On PK Subban: I have never had a high opinion of Subban. He is unbelievably talented, but, in recent years, even in his, ugh, Norris winning year, I believe he has diluted his talent through diving, cheap shots, reckless hits, and whining to the official. As good a skater as he was, he never seemed to have his head enough in the game itself to truly be a great player. Shockingly, he cut out a lot (but not all) of those shenanigans in this series and was a force of fucking nature. The Canadiens would have lost four in a row if Subban hadn't played at the level he played. I mean, he looked ridiculous calling for the puck by jumping up and down on the ice, or rather, he would have looked ridiculous if he wasn't 100% right and 100% scored on the hockey equivalent of calling your shot.
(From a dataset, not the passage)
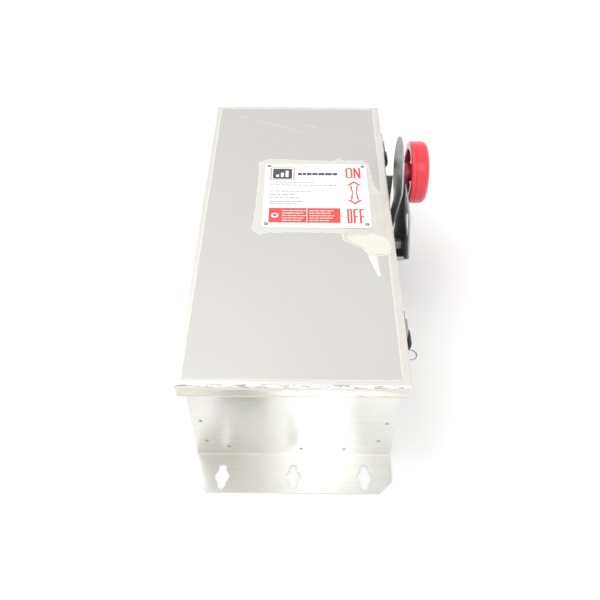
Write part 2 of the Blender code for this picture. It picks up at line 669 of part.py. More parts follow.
def ground_bar():
    low = 1.9
    bar = box("ground_bar", (-92.0, -205.0, low), (-76.0, -172.0, 16.0), "alloy")
    for i in range(3):
        y = -199.0 + i * 10.5
        wire = prism(f"earth_wire_{i}", disc((y, 8.5), 3.2, 12), "X", -95.0, -70.0)
        change(bar, wire)


def main():
    clear()
    enclosure()
    cover()
    for number, y in ((1, -HINGE_Y), (2, HINGE_Y)):
        hinge(number, y)
    handle()
    for number, y in enumerate(LATCH_Y, 1):
        latch(number, y)
    latch_ring()
    switch_base()
    rotor()
    drive()
    terminals()
    fuses()
    ground_bar()


main()
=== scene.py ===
"""The looks of a fused disconnect switch in a stainless enclosure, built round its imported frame."""

import math

import bmesh
import bpy
from mathutils import Matrix, Vector, noise


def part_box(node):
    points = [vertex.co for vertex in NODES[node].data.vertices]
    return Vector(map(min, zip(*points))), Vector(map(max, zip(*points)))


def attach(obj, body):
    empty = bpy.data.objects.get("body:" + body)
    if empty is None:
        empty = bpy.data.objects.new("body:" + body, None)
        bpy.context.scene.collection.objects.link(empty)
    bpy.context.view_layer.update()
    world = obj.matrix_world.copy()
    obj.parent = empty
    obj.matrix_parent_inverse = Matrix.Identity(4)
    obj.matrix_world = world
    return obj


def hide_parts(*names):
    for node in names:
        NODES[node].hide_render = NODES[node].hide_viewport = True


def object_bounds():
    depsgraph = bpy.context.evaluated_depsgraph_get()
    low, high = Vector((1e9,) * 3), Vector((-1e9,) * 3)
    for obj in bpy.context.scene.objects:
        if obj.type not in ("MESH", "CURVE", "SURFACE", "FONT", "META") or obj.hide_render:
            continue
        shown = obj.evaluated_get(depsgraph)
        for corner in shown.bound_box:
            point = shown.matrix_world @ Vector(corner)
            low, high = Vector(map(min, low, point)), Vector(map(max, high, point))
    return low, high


bl_info = {
    "name": "Fused disconnect switch",
    "version": (1, 0, 0),
    "blender": (4, 5, 0),
    "location": "3D View > Sidebar > Disconnect",
    "description": "Builds the finishes and fine pieces of a stainless fused disconnect switch",
    "category": "Object",
}

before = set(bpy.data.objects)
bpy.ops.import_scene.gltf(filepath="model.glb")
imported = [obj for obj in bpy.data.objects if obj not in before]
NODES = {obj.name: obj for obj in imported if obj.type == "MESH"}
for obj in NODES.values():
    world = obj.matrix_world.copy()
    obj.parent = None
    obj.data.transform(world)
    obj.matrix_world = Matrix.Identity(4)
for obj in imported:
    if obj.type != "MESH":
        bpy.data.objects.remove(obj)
CAD_BOX = [list(corner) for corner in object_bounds()]
MM = 0.001
COVER_LOW, COVER_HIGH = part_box("cover")
PLATE_LOW, PLATE_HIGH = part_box("nameplate")
KNOB_LOW, KNOB_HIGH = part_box("knob")
SKIN = 0.00004  # what lies on a surface starts this far above it
INK = 0.00003  # thickness of one layer of print
FILM = 0.00013  # thickness of the protective film
END_WALL = 0.2232  # from the middle to the outside of either end wall
SMEAR_AND_SHADE = 0.012  # how far the ragged edge of the near-black darkening round the pivot strays; it is old greasy dirt and painted shade
STANDING = ((-0.99, 0.35), (-0.66, 1.3))  # y and z of a tall card's lower and upper edge
LYING = ((-0.8, 0.004), (-0.296, 0.004))
STROKE = 2.3  # of the plate's block letters, in millimetres


def linear(code):
    """Turns an sRGB hex colour such as #C0C0C0 to linear red, green and blue."""
    parts = [int(code[i : i + 2], 16) / 255 for i in (1, 3, 5)]
    return tuple(c / 12.92 if c <= 0.04045 else ((c + 0.055) / 1.055) ** 2.4 for c in parts)


def swatch(label, about, code):
    return bpy.props.FloatVectorProperty(
        name=label, description=about, subtype="COLOR", size=3, min=0.0, max=1.0, default=linear(code)
    )


def length(label, about, value):
    return bpy.props.FloatProperty(
        name=label, description=about, subtype="DISTANCE", unit="LENGTH", default=value, precision=5
    )


def share(label, about, value):
    return bpy.props.FloatProperty(
        name=label, description=about, subtype="FACTOR", min=0.0, max=1.0, default=value
    )


class DisconnectMetal(bpy.types.PropertyGroup):
    """The bare and filmed stainless sheet."""

    sheet: swatch("Brushed sheet", "Brushed stainless of the body and flanges", "#F0F0EC")
    # Darker colour of the brushed sheet: used for its grain lines and for the broad bands of painted sheen.
    shade: swatch("Sheet in its darker bands", "Where the sheet's sheen falls off", "#B4B4B0")
    mill: swatch("Mill finish", "Bright stainless of the bracket, lever and latches", "#B9BBBB")
    film: swatch("Film", "Protective film over the cover", "#C9C8C4")
    bare: swatch("Bare cover", "Cover where the film is gone", "#EBE5DE")
    glue: swatch("Adhesive", "Old adhesive round the nameplate", "#D6D5CD")
    grain: length("Grain width", "Width of one brushed line as drawn", 0.0009)
    roughness: share("Roughness", "Roughness of the brushed sheet", 0.3)


class DisconnectKnob(bpy.types.PropertyGroup):
    """The round knob and the black grips."""

    red: swatch("Knob", "Glossy red moulding", "#E62A3A")
    black: swatch("Grip", "Black latch grips", "#141414")
    rounding: length("Rim rounding", "Radius of the knob's outer rim", 0.007)
    wall: length("Rim wall", "Thickness of the wall round the recess", 0.0075)
    rib: length("Rib", "Thickness of the ribs in the recess", 0.0024)
    ribs: bpy.props.IntProperty(name="Ribs", description="Ribs behind the rim", default=4, min=2, max=12)


class DisconnectPlate(bpy.types.PropertyGroup):
    """The printed plate and the film's edges."""

    white: swatch("Plate", "White printed plate", "#FAFAF9")
    red: swatch("Red print", "Red print on the plate", "#D9453F")
    ink: swatch("Dark print", "Dark print on the plate", "#3A4347")
    rivet: length("Rivet", "Radius of the plate's rivets", 0.0017)
    film_edge: length("Film edge", "Width of the lifted line along the film's edge", 0.0011)
    film_inset: length("Film inset", "From the cover's long left edge to the film", 0.006)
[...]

He still didn't deserve the Norris when he won it and he can still be a reckless, dangerous (ask Vanek about that), and cowardly player, but he showed some actual growth and actual maturity in this series and if he continues to mature this way, he will be an exciting player to watch.

On The Bruins Next Year: There's a reason why they won the President's Trophy and there is every reason to believe they will be an elite team next year. Of their core, only Chara is really aging out, and he had another Norris Finalist caliber season, and even if he loses another step Denis Siedenberg could easily become the Bruins' top shut down defenseman. Rask will still be Rask, Bergeron will still be Bergeron, and Kreijci will still be Kreijci, while we expect to see continued improvement from Krug, Bartkowski, Smith, and, pleasant surprise of the playoffs, Soderberg. And Cherelli proved he will make big moves (Sequin last year) if they make sense, and simpler, safer, prudent moves, (Meszaros at the trade deadline) if those are what's available. Logically, there is just no way to argue against the Bruins being Stanley Cup contenders again next year. Unfortunately, logic is one thing and luck is another.